Kennedy turned to Vice President Lyndon Johnson, who was also head of the National Space Council, and inquired if there was any program in which the United States could beat the Soviets and establish America as a leader in space? Johnson consulted with officials from NASA, the military, and top American technology companies. NASA administrator James Webb and Defense Secretary Robert McNamara responded with a memo  that suggested “that our National Space Plan include the objective of manned lunar exploration before the end of this decade.”

NASA was already exploring the possibility of lunar missions, and its “Manned Lunar Landing Planning Group” had produced a position paper on the subject in February 1961. Kennedy was intrigued by the idea. He spoke extensively with Webb about how to turn the position paper into reality. Conversations expanded to include other space and technology experts and covered everything from budgets to fast tracking technological development to the type of vehicles, propellants, and engines that would be needed.

Kennedy was emboldened by what NASA proposed, and he was also keenly aware that America needed a long-term goal that would prevent Soviet domination in space exploration. This goal needed to be bold. It needed to challenge the country, inspire the public, and marshal all of America’s resources.

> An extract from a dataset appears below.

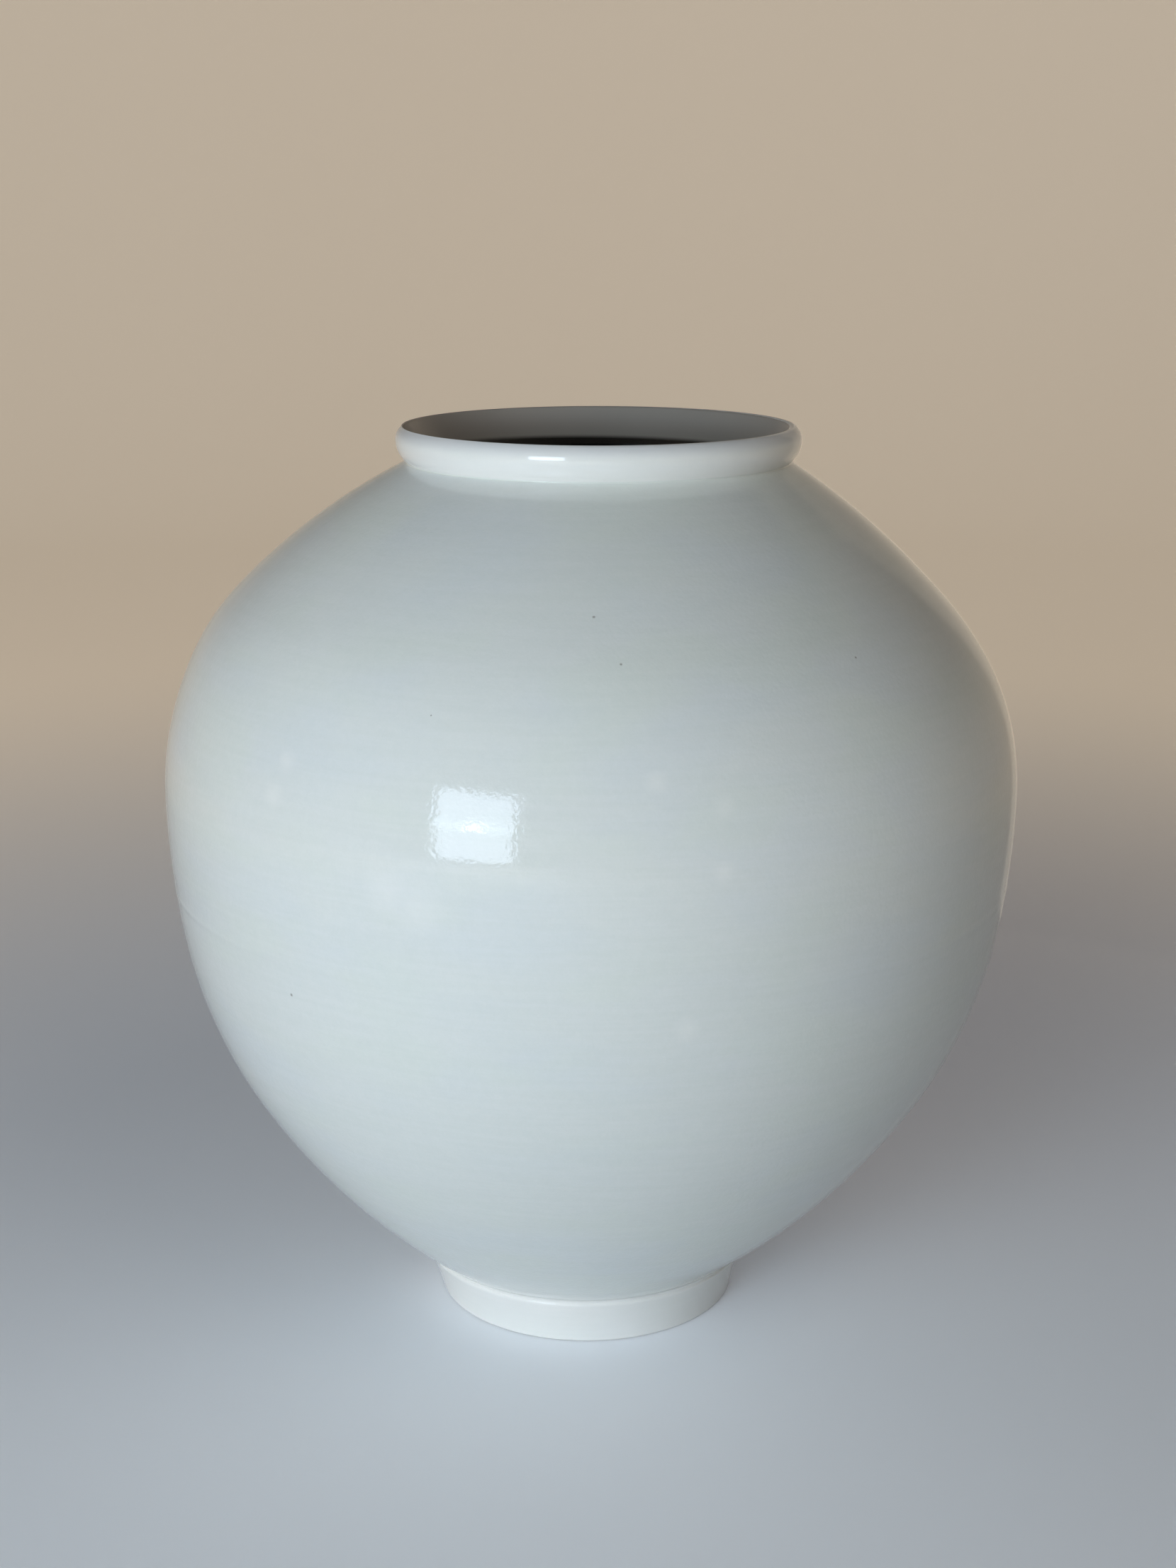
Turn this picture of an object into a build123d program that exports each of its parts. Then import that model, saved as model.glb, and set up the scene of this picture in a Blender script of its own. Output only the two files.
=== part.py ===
from build123d import *
from math import asin, degrees, sqrt
import os

# Korean moon jar: two thrown bowls luted rim to rim at the belly, on a foot ring, under a
# flared mouth collar. Millimetres, +Z up, and the photographed side faces -Y.
# Z = 0 is the surface under the foot, and the Z axis is the axis of the upper bowl.

# Outside of the body
belly_radius = 150.0
belly_height = 195.0
foot_crease_radius = 58.5
foot_crease_height = 18.0
neck_crease_radius = 66.3
neck_crease_height = 306.8

# Points that the outline passes between the belly and each crease, as shares of the radius
# lost and of the height crossed on the way
lower_outline_shares = ((0.049, 0.2825), (0.307, 0.621))
upper_outline_shares = ((0.318, 0.5975),)

# Walls and floor of the body
wall = 6.0
haunch_wall = 7.0
floor_thickness = 10.0
floor_flat_radius = 36.0

# Belly joint: a V-shaped tongue on the upper rim in a V-shaped groove in the lower rim
seam_height = 162.0
tongue_depth = 3.0
tongue_half_width = 2.0
slip_thickness = 0.7

# Coil of clay smeared over the belly joint on the inside
coil_height = 18.0
coil_thickness = 3.0

# Foot ring
foot_outer_radius = 53.0
foot_shoulder_radius = 59.3
foot_inner_radius = 44.5
foot_edge_radius = 1.2
foot_shoulder_round = 1.4
foot_wall_hollow = 0.4
spigot_radius = 46.0
spigot_depth = 4.0
crease_tuck = 0.3

# Mouth collar
mouth_bore_radius = 60.5
collar_belly_radius = 70.0
collar_belly_rise = 8.4
collar_height = 12.5
collar_top_radius = 6.4
lip_radius = 1.2
collar_seat_depth = 1.5

# How far the jar is out of true: the lower bowl leans, and the collar sits off its centre
foot_lean = 2.4
mouth_shift = 2.7

# Cutting tools pass this far beyond what they cut
overrun = 5.0

DOWN = (0, -1)
UP = (0, 1)

# Sizes worked out from the ones above
belly = (belly_radius, belly_height)
foot_crease = (foot_crease_radius, foot_crease_height)
neck_crease = (neck_crease_radius, neck_crease_height)
underside_height = foot_crease_height - spigot_depth
floor_height = underside_height + floor_thickness
foot_top = foot_crease_height - slip_thickness
foot_bore_radius = spigot_radius + slip_thickness
collar_seat_height = neck_crease_height - collar_seat_depth
foot_shift = foot_lean * (seam_height - foot_crease_height) / seam_height
collar_base_height = collar_seat_height + slip_thickness
lip_height = neck_crease_height + collar_height


def spin(*edges):
    """Turns a closed outline, drawn as radius and height, about the Z axis."""
    return revolve(Plane.XZ * make_face(edges), Axis.Z)


def lean(shape):
    """Slides each level towards -X, more the further it lies below the belly joint."""
    share = foot_lean / seam_height
    slant = Matrix([[1, 0, share, -foot_lean], [0, 1, 0, 0], [0, 0, 1, 0]])
    return shape.transform_geometry(slant)


def between(start, end, shares):
    """The point at a share of the way from start to end, in radius and in height."""
    return tuple(a + (b - a) * share for a, b, share in zip(start, end, shares))


def tangent_arcs(points, heading):
    """Arcs through the points, each leaving in the direction in which the last one ended."""
    arcs = []
    for start, end in zip(points, points[1:]):
        arc = TangentArc(start, end, tangent=heading)
        heading = arc % 1
        arcs.append(arc)
    return arcs


def sunk(arc, depth):
    """The point at the arc's end, moved into the wall by depth."""
    along = arc % 1
    turn = 1 if along.Y > 0 else -1
    inward = Vector(-along.Y, along.X) * turn
    end = arc @ 1 + inward * depth
    return (end.X, end.Y)


def outer_outlines():
    """Outside of the body from the belly to the foot crease, and to the neck crease."""
    lower = [between(belly, foot_crease, shares) for shares in lower_outline_shares]
    upper = [between(belly, neck_crease, shares) for shares in upper_outline_shares]
    return (
        tangent_arcs([belly, *lower, foot_crease], DOWN),
        tangent_arcs([belly, *upper, neck_crease], UP),
    )


def make_body():
    """Both bowls as one hollow solid, before the joints and the mouth are cut."""
    lower, upper = outer_outlines()
    outside = spin(
        *lower,
        *upper,
        Polyline(
            neck_crease,
            (0, neck_crease_height),
            (0, 0),
            (foot_crease_radius, 0),
            foot_crease,
        ),
    )
    inner_belly = (belly_radius - wall, belly_height)
    floor_edge = (floor_flat_radius, floor_height)
    inner_lower = [inner_belly, sunk(lower[0], wall), sunk(lower[1], haunch_wall), floor_edge]
    inner_upper = [inner_belly, sunk(upper[0], wall), sunk(upper[1], wall)]
    inner_neck = inner_upper[-1]
    inside = spin(
        *tangent_arcs(inner_lower, DOWN),
        *tangent_arcs(inner_upper, UP),
        Polyline(inner_neck, (0, inner_neck[1]), (0, floor_height), floor_edge),
    )
    return outside - inside


def radius_at(arcs, height):
    """Radius at a height of the outline that these arcs follow."""
    level = Line((0, height), (belly_radius + overrun, height))
    for arc in arcs:
        touch = arc.intersect(level)
        if touch:
            return touch[0].X
    raise ValueError("the outline does not cross this height")


def tongue(middle):
    """Points of the V that the belly joint follows through the wall, from outside in."""
    return (
        (middle + tongue_half_width, seam_height),
        (middle, seam_height - tongue_depth),
        (middle - tongue_half_width, seam_height),
    )


def make_joint_tool(middle):
    """Everything below the face of the groove in the lower rim."""
    reach = belly_radius + overrun
    return spin(
        Polyline(
            (0, -overrun),
            (reach, -overrun),
            (reach, seam_height),
            *tongue(middle),
            (0, seam_height),
            close=True,
        )
    )


def make_belly_slip(outer, inner, middle):
    """Slip that fills the V between the two rims."""
    raised = [(radius, height + slip_thickness) for radius, height in tongue(middle)]
    top = seam_height + slip_thickness
    return spin(
        Polyline(
            (outer, seam_height),
            *tongue(middle),
            (inner, seam_height),
            (inner, top),
            *reversed(raised),
            (outer, top),
            close=True,
        )
    )


def make_coil(inner, neighbours):
    """Coil smeared flat over the joint on the inside of the wall."""
    low = seam_height - coil_height / 2
    high = seam_height + coil_height / 2
    outer = inner + wall / 2
    band = spin(
        ThreePointArc((inner, low), (inner - coil_thickness, seam_height), (inner, high)),
        Polyline((inner, high), (outer, high), (outer, low), (inner, low)),
    )
    for piece in neighbours:
        band -= piece
    return band


def at_foot(shape):
    """Moves a piece of the foot to where the leaning bowl has its axis at the crease."""
    return Pos(-foot_shift, 0, 0) * shape


def make_seat_tool():
    """Everything below the seat and the spigot under the lower bowl."""
    reach = foot_crease_radius + overrun
    return at_foot(
        spin(
            Polyline(
                (0, -overrun),
                (reach, -overrun),
                (reach, foot_crease_height),
                (spigot_radius, foot_crease_height),
                (spigot_radius, underside_height),
                (0, underside_height),
                close=True,
            )
        )
    )


def make_foot_ring():
    """Ring that carries the jar: bearing face below, rounded shoulder under the crease."""
    wall_low = (foot_outer_radius, foot_edge_radius)
    wall_high = (foot_shoulder_radius, foot_top - foot_shoulder_round)
    middle = between(wall_low, wall_high, (0.5, 0.5))
    blank = spin(
        ThreePointArc(wall_low, (middle[0] - foot_wall_hollow, middle[1]), wall_high),
        RadiusArc(
            wall_high,
            (foot_shoulder_radius - foot_shoulder_round, foot_top),
            -foot_shoulder_round,
        ),
        Polyline(
            (foot_shoulder_radius - foot_shoulder_round, foot_top),
            (foot_bore_radius, foot_top),
            (foot_bore_radius, underside_height),
            (foot_inner_radius, foot_edge_radius),
        ),
        RadiusArc(
            (foot_inner_radius, foot_edge_radius),
            (foot_inner_radius + foot_edge_radius, 0),
            -foot_edge_radius,
        ),
        Line(
            (foot_inner_radius + foot_edge_radius, 0),
            (foot_outer_radius - foot_edge_radius, 0),
        ),
        RadiusArc((foot_outer_radius - foot_edge_radius, 0), wall_low, -foot_edge_radius),
    )
    return at_foot(blank)


def make_foot_slip():
    """Slip between the foot ring and the bowl, over the seat and round the spigot."""
    rim = foot_crease_radius - crease_tuck
    return at_foot(
        spin(
            Polyline(
                (spigot_radius, underside_height),
                (foot_bore_radius, underside_height),
                (foot_bore_radius, foot_top),
                (rim, foot_top),
                (rim, foot_crease_height),
                (spigot_radius, foot_crease_height),
                close=True,
            )
        )
    )


def cylinder(radius, low, high):
    """Cylinder about the mouth's own axis."""
    height = high - low
    return Pos(mouth_shift, 0, low + height / 2) * Cylinder(radius, height)


def tangent_point(start, centre, radius):
    """Where the line from start touches the circle on its left side."""
    away = centre - start
    swing = degrees(asin(radius / away.length))
    length = sqrt(away.length**2 - radius**2)
    return start + away.normalized().rotate(Axis.Z, swing) * length


def make_collar(upper_bowl):
    """Flared collar with a rounded lip, bedded in the rebate round the mouth."""
    collar_belly = (collar_belly_radius, neck_crease_height + collar_belly_rise)
    top_centre = (collar_belly[0] - collar_top_radius, collar_belly[1])
    lip_centre_height = lip_height - lip_radius
    rise = lip_centre_height - top_centre[1]
    reach = collar_top_radius - lip_radius
    lip_centre = Vector(top_centre[0] + sqrt(reach**2 - rise**2), lip_centre_height)
    outward = (lip_centre - Vector(*top_centre)).normalized()
    flank = TangentArc(collar_belly, neck_crease, tangent=DOWN)
    shoulder = TangentArc(collar_belly, lip_centre + outward * lip_radius, tangent=UP)
    bore_edge = Vector(mouth_bore_radius, collar_base_height)
    lip_end = tangent_point(bore_edge, lip_centre, lip_radius)
    lip = ThreePointArc(shoulder @ 1, (lip_centre.X, lip_height), lip_end)
    blank = spin(
        flank,
        shoulder,
        lip,
        Polyline(
            lip_end,
            bore_edge,
            (neck_crease_radius, collar_base_height),
            neck_crease,
        ),
    )
    return Pos(mouth_shift, 0, 0) * blank - upper_bowl


def make_parts():
    """Every piece of the jar, by name."""
    lower, upper = outer_outlines()
    outer = radius_at([*lower, *upper], seam_height)
    inner = outer - wall
    middle = (outer + inner) / 2
    body = make_body()
    joint_tool = make_joint_tool(middle)
    lower_bowl = (lean(body) & joint_tool) - make_seat_tool()

    rebate = cylinder(neck_crease_radius, collar_seat_height, neck_crease_height + overrun)
    bore = cylinder(mouth_bore_radius, belly_height, neck_crease_height + overrun)
    upper_bowl = body - Pos(0, 0, slip_thickness) * joint_tool - rebate - bore

    belly_slip = make_belly_slip(outer, inner, middle)
    collar_slip = (
        cylinder(neck_crease_radius, collar_seat_height, collar_base_height)
        - cylinder(mouth_bore_radius, collar_seat_height - overrun, neck_crease_height)
        - upper_bowl
    )
    return {
        "foot_ring": make_foot_ring(),
        "foot_slip_joint": make_foot_slip(),
        "lower_bowl": lower_bowl,
        "belly_slip_joint": belly_slip,
        "belly_seam_coil": make_coil(inner, (lower_bowl, upper_bowl, belly_slip)),
        "upper_bowl": upper_bowl,
        "collar_slip_joint": collar_slip,
        "mouth_collar": make_collar(upper_bowl),
    }


os.makedirs("parts", exist_ok=True)
for name, piece in make_parts().items():
    export_step(piece, f"parts/{name}.step")
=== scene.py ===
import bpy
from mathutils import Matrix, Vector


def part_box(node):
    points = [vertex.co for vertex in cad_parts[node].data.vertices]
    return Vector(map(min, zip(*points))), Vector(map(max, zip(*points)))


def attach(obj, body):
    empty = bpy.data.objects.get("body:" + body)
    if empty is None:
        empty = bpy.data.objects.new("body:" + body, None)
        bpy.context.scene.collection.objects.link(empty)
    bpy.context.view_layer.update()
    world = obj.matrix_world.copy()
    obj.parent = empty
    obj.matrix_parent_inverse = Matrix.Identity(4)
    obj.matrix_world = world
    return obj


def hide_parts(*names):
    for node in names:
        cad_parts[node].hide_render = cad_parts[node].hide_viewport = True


bl_info = {
    "name": "Moon jar",
    "version": (1, 0, 0),
    "blender": (4, 5, 0),
    "location": "View3D > Sidebar > Moon jar",
    "description": "Dresses a packed moon jar in glazed skins and sets it on a pale stage",
    "category": "Add Mesh",
}

import math
from collections import namedtuple

import bpy
from bpy.props import FloatProperty, FloatVectorProperty, PointerProperty
from mathutils import Vector, noise

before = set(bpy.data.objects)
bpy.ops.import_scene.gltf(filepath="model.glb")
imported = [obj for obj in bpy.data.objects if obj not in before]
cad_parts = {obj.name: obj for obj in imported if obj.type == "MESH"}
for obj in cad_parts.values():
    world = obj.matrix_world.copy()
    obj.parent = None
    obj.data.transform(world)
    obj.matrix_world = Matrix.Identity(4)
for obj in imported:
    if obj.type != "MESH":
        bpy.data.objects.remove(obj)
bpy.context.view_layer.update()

MM = 0.001
DOWN = Vector((0, -1))
UP = Vector((0, 1))
ROUNDS = 240
OUTER_STEP = 2.5 * MM
INNER_STEP = 5 * MM
FINE_STEP = 1 * MM
SHARP_CORNER = math.radians(38)

# Where the lights are aimed, how far off they hang, and the floor point under the window light
AIM = Vector((0, 0, 0.18))
LIGHT_DISTANCE = 1.6
WINDOW_FOOT = (-0.75, -1.41, 0)

# The panel behind the jar that the right rim shows
RIM_DISTANCE = 0.45
RIM_HEIGHT = 0.25

# The camera of the photograph, as its outlines place it
CAMERA_PLACE = (0.35 * MM, -792.25 * MM, 394.72 * MM)
CAMERA_TILT = math.radians(90 - 14.414)
CAMERA_TURN = math.radians(0.098)
SENSOR_WIDTH = 36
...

Kennedy spoke to a joint session of Congress on May 25, 1961. After detailing America’s responsibilities and challenges in the struggle for worldwide freedom, Kennedy turned to the topic of space. He said that it was time for America to take a lead in space achievement, and that the country possessed all the resources and talents needed for the endeavor. Then he delivered a challenge.

“I believe that this nation should commit itself to achieving the goal, before this decade is out, of landing a man on the moon and returning him safely to the earth. No single space project in this period will be more impressive to mankind, or more important for the long-range exploration of space; and none will be so difficult or expensive to accomplish.”

The goal of sending Americans to the moon within the next nine years gave the space program direction and emphasis. NASA continued its other programs and experiments, but meeting Kennedy’s goal became the prime focus. Much of the agency’s resources were focused on this endeavor.

America reached the moon before the end of the decade, beating the deadline by six months. The Soviets had originally pledged to go the moon in 1967, on the 50th anniversary of the Russian Revolution. The death of their top rocket engineer, Sergei Korolev, in 1966, along with bureaucratic infighting and technological setbacks, threw their manned lunar program way off schedule. After the U.S. landed on the Moon on July 20, 1969, the Soviets abandoned their program altogether.

Kennedy’s vision gave the American space program a shot in the arm when it needed it most. He stirred the country’s powerful sense of discovery and adventure, and helped America secure its place as the leader in space exploration for decades to come.